The marriage of Leonard Robinson Flint to Mary Jane Gill (born 1850/51, Killinghall, about 3 miles NNW of Harrogate) was registered in the third quarter of 1869 at Easingwold. The couple had at least the following seven children, all born in York:
The 1871 census found Leonard, a commercial traveller in the timber trade, and Mary, with 11-month-old George Frederick Flint, living at 39 Nunthorpe Road, York.
The 1881 census found Leonard had become a builders’ merchant at 18 Tanner Row, York. All children except Samuel were listed with their parents, as here a bookkeeper and general domestic servant.
The 1891 census found Leonard had become a commercial traveller (seemingly for a timber firm) living at 29 Claremont Terrace, York, off the north end off Gillygate. George had left home. The other older boys were stil at home but had started working: Leonard junior was a draper’s assistant, William a merchant’s clerk, Samuel a banker’s clerk, Walter a grocer’s clerk. Percival was a scholar.
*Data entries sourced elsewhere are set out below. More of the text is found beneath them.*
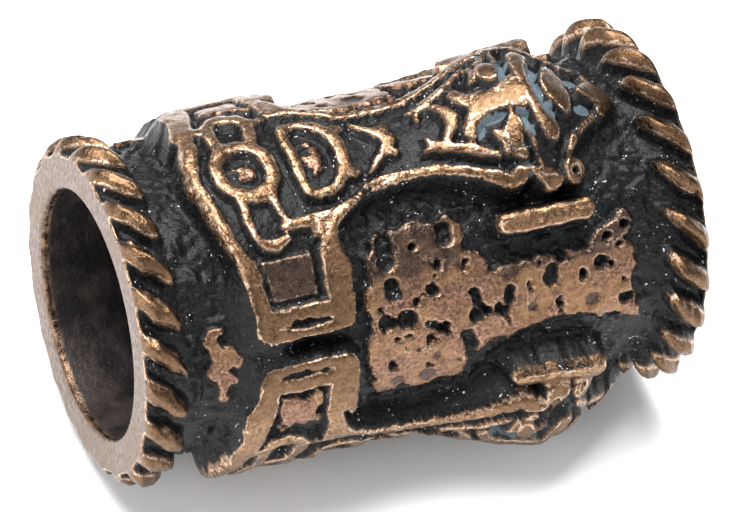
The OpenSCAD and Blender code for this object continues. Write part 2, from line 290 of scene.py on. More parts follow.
# Bands on the side of each hammer where the slot beside the ring is open, and runs out in a curl
OPEN_BANDS = [
    (0.95, [(-5.5, 9.5, .18), (-5.46, 13, .17), (-5.5, 18, .17), (-5.42, 23, .18), (-5.2, 26.1, .22),
            (-4.8, 26.7, .24), (-4.4, 25.2, .16)]),
    (0.95, [(-4.45, 9.0, .18), (-4.48, 13, .15), (-4.38, 18, .16), (-4.3, 20.5, .17)]),
    (0.95, [(-4.45, 21.6, .15), (-3.9, 21.6, .2), (-3.5, 22.2, .18), (-3.46, 25.5, .12), (-3.6, 27.0, .1)]),
    (0.95, [(-5.2, 10.4, .2), (-4.7, 10.8, .22)]),
    (0.95, [(-2.3, 20.6, .12), (-2.85, 23.5, .2), (-3.1, 28, .2), (-3.15, 31, .2)]),
]
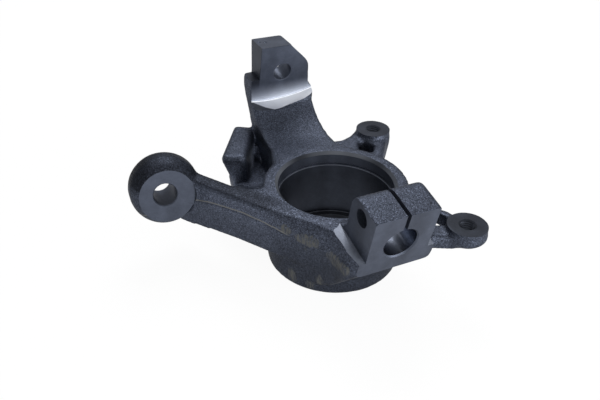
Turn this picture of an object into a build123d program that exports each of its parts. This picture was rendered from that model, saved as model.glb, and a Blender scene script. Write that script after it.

The 1901 census found Leonard, a timber-trade traveller, and Mary living at 25 (no longer 29) Claremont Terrace. Leonard junior, William and Walter had now both left home. Samuel was still a banker’s clerk. Percival had become a corn merchant’s clerk. Mary’s father, 79-year-old Peter Gill was now living with them.
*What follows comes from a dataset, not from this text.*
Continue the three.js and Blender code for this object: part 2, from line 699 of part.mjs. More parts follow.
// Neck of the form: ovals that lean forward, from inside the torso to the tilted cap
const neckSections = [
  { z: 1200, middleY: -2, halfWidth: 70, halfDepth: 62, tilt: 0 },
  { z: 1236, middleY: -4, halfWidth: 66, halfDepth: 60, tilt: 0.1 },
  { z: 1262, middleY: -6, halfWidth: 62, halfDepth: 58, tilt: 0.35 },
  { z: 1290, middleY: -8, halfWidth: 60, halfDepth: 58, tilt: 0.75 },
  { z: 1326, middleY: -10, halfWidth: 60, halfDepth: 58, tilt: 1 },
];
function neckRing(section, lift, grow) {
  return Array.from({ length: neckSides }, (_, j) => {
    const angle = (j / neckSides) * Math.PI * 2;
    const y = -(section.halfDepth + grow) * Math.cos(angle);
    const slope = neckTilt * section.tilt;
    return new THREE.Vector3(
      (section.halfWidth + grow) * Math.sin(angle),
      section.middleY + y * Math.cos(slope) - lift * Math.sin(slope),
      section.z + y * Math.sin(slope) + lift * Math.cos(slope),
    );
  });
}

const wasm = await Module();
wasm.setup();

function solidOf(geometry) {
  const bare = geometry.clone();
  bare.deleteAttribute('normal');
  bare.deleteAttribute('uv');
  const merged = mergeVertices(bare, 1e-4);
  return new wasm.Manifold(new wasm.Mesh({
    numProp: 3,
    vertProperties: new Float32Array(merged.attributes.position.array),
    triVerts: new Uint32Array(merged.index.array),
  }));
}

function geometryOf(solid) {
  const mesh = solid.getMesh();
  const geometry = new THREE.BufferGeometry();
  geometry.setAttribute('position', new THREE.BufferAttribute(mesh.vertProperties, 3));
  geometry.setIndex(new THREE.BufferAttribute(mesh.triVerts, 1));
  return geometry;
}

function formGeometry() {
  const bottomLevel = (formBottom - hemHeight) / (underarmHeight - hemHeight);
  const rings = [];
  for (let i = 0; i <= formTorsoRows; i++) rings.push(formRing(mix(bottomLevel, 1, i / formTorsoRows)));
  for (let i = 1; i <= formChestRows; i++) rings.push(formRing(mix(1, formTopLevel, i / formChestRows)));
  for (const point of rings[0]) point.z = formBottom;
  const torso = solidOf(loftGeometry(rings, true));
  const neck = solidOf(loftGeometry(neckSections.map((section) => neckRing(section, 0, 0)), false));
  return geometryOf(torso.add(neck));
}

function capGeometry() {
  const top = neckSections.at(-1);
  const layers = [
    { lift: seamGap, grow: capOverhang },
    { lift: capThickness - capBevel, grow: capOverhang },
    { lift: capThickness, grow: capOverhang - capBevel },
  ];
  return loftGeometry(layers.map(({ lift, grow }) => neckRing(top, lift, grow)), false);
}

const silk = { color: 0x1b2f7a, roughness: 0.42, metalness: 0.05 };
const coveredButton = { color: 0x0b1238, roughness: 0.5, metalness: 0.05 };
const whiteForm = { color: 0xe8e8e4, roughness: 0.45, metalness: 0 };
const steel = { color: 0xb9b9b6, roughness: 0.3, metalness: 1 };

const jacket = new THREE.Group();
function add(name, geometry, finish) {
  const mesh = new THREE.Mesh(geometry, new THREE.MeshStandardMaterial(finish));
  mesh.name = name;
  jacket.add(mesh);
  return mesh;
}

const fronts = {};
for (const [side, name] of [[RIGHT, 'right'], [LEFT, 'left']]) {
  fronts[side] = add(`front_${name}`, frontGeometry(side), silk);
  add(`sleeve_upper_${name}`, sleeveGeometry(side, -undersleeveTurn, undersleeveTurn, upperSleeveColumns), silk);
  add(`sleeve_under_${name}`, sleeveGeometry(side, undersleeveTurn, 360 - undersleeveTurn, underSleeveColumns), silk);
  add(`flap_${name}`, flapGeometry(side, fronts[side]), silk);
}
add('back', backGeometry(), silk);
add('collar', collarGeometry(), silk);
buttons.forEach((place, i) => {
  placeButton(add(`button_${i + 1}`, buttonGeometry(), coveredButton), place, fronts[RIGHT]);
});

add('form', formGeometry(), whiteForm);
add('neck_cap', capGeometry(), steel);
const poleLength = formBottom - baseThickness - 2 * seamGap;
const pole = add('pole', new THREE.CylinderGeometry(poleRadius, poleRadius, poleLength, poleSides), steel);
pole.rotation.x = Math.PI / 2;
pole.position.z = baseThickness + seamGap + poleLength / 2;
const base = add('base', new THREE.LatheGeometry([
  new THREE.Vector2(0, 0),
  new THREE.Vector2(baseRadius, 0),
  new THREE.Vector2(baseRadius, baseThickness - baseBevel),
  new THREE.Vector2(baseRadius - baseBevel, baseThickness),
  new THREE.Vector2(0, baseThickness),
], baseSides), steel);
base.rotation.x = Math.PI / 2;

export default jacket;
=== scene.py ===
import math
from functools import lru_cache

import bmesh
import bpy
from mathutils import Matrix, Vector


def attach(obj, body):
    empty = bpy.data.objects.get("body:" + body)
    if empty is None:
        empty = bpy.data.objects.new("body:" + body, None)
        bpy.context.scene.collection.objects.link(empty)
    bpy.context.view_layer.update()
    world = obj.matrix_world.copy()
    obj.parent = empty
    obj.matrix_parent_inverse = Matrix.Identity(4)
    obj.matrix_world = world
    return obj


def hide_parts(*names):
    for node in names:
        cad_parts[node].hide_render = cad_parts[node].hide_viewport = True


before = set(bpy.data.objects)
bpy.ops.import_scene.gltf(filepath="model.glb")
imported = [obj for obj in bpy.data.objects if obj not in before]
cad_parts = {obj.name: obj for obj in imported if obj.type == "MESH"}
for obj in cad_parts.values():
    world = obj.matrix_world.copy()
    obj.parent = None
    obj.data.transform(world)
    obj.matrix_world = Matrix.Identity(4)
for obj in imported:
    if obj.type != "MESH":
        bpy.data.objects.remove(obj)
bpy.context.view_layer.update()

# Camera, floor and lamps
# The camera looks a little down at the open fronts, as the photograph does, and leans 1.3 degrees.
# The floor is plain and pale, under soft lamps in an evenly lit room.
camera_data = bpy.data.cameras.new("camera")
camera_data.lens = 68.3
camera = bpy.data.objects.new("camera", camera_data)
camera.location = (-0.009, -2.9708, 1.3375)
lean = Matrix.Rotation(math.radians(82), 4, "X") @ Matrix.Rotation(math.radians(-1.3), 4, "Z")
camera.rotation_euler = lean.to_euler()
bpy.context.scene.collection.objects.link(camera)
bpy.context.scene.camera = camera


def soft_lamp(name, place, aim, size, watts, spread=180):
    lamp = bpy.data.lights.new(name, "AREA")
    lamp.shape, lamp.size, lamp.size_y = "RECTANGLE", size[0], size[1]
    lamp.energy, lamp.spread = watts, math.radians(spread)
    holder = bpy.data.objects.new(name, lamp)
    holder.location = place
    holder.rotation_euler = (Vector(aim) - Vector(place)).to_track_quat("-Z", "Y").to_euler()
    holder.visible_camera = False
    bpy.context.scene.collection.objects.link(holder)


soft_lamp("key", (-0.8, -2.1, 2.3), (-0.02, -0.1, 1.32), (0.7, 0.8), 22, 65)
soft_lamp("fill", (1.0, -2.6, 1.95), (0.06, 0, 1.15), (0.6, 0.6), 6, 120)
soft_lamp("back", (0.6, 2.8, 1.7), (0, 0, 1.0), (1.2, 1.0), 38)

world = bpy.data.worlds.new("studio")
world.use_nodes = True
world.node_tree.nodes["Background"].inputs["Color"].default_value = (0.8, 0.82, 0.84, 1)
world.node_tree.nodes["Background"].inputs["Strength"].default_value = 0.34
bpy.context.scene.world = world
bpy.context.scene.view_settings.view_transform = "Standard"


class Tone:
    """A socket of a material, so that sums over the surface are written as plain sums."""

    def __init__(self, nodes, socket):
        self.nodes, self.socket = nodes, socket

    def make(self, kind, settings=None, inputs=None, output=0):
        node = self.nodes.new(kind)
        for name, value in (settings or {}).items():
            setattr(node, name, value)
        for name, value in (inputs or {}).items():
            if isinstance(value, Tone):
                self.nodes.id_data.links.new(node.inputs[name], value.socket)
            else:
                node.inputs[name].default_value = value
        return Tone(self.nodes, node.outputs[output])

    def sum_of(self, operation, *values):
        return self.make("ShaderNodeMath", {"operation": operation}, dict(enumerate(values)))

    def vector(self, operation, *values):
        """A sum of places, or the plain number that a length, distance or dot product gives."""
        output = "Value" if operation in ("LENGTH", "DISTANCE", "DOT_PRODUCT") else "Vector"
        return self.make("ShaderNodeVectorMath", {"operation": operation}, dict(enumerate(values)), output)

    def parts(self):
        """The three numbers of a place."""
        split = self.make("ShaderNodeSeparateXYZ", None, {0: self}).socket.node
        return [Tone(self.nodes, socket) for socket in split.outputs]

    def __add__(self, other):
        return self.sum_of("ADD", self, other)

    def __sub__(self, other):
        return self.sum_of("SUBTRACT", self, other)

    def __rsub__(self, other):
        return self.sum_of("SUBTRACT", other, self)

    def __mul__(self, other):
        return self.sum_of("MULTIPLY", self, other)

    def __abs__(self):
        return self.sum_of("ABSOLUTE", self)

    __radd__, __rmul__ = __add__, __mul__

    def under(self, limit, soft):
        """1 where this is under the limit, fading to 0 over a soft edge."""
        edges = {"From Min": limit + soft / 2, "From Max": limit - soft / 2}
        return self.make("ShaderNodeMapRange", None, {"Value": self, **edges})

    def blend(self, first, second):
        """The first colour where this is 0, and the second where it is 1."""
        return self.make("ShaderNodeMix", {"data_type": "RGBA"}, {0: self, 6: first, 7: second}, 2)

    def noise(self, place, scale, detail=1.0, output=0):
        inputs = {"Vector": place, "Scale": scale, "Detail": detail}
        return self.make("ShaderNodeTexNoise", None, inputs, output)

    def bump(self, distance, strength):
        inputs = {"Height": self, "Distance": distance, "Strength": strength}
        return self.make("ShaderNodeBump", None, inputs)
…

By 1911, 64-year-old Leonard senior and 60-year-old wife Mary had moved in with eldest son George Frederick Flint.
Wife Mary Jane Flint died aged 63, the death being registered in the first quarter of 1914.
He ended his days at 15 Emerald Street, York.
Non-Chess Life – George Frederick Flint
The 1891 census found George Frederick Flint working as an insurance clerk and living on his own at 8 High Petergate, York.
His marriage to Sarah Pitts was registered in the second quarter of 1898, at Bramley, Leeds.
By 1901 he had moved to 17 North Parade, York.
By 1911, George Frederick Flint’s parents and younger sister Leonora had moved in with him and his wife.
He appears to have resided for the rest of his life in York.
Non-Chess Life – Samuel Flint
In the 1881 census Samuel was not living with his parents and siblings, but was as scholar seemingly living with (rather than visiting) his paternal grandparents, at Whitley “Bge”(?) [Whitley Bridge?], Kellington, four or five miles east of Pontefract. In 1891 and 1901 he was back with his parents, being employed as a banker’s clerk.
He married Blanche, seemingly in 1901. By 1911 the couple had had three children, Dorothy Flint (born 1901/02, Beverley), Cicely Mary Flint (1902/03, Strensall) and Jeoffrey Robinson Flint (born, Strensall).
At the end of his life he resided at Littlegarth, Holly Park, Huby, about 4 miles SW of Harrogate (not the Huby north of York).
Non-Chess Life – Walter Flint
He was living with his parents in 1891, by which time he had become a grocer’s clerk.
Around 1899 he married Annie. The couple had at least one child (probably more), Reginald Percy Flint (born 1900/01, York). The 1901 census found the three living at 15 Richardson Street, York.
Leonard Robinson Flint of 15 Emerald Street, York, died 28/12/1916. Probate was granted to Leonora Flint, spinster, his youngest daughter. He left effects totalling £56 4s 7d.
Samuel Flint died on 08/06/1939, presumably at his home, Littlegarth, Holly Park, Huby. The death was registered at Wetherby. Probate was granted to his widow, Blanche Flint. His effects totalled £6,657 18. 7d.
George Frederick Flint of 9 Museum Street, York, died on 12/05/1942 at Ivy Dene Nursing home, York. Administration was granted to Wilfred Basil Flint (a son?). He left £203 2s 2d.
The date of the death of Walter Flint is more difficult to ascertain.
L. R. Flint, (G.) F. Flint and S. Flint played regularly for York in the Woodhouse Cup in 1901-02 and 1902-03, after which York withdrew from the Woodhouse Cup.
Among the results to hand, W. Flint played for York in the Woodhouse Cup in 1901-02 once, on board 10 away to Sheffield. He also played for York in 1902-03 once, on board 9 away to Hull. This makes him look like a lower-board filler when other players were reluctant to travel to distant away matches.
L. R. Flint, G. R. Flint and S. Flint played on boards 9, 14 and 20 respectively of the North & East Riding team which played a match against the West Riding on 28/11/1903.
L. R. Flint and (G.) F. Flint started playing in the Woodhouse Cup for Hull in 1907-08, although they seemingly still lived in York. S. Flint and W. Flint didn’t play for Hull in the Woodhouse Cup in 1907-08, probably as much as anything because they simply wouldn’t be strong enough to get into the team.